Aller au contenu

Page:Ducharme - Journal d’un exilé politique aux terres australes.djvu/23

La bibliothèque libre.
Cette page a été validée par deux contributeurs.
25
D’UN EXILÉ

1er Janvier 1840. Grâce au vent d’Ouest qui nous poussait nous étions déjà bien avancés dans la mer des Indes depuis que nous avions doublé le Cap de Bonne Espérance. Ce fut encore un jour de tristesse pour nous. Que de réflexions ne fait-on pas dans ces moments ! Vos parents, vos amis, vos plaisirs, tout se retrace à votre imagination et vous plonge dans un ennui, une tristesse qu’il faut éprouver pour les comprendre : ce qui ne contribuait pas peu à nous désespérer c’était de songer que tout était perdu pour toujours…

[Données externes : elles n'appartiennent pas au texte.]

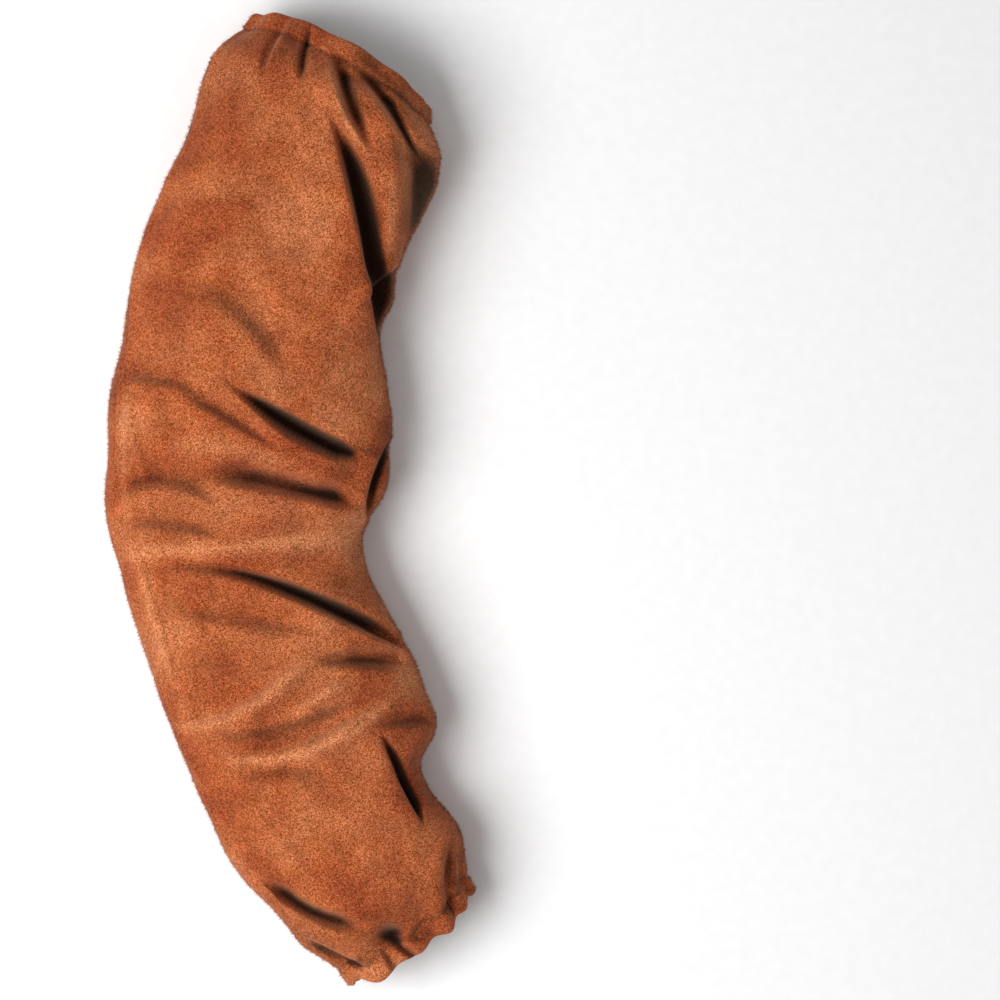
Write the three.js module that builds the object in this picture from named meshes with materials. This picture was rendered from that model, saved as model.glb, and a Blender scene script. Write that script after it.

Du 2 au 5 le vent souffla avec moins de violence ; pendant deux jours nous eûmes en vue un bâtiment qui faisait même route que nous.

Le 6 il plut toute la journée. À deux heures P. M. il souffla une bourasque qui nous faisait faire dix milles à l’heure en bonne direction.

Du 7 au 11, le vent fut toujours favorable à l’exception d’une journée. Nous eûmes tous un rhume fatiguant causé par l’humidité, et le froid qui se faisait déjà sentir.

Le 12 fut calme toute la journée. C’était la première journée de calme que nous eussions éprouvée dans la mer des Indes.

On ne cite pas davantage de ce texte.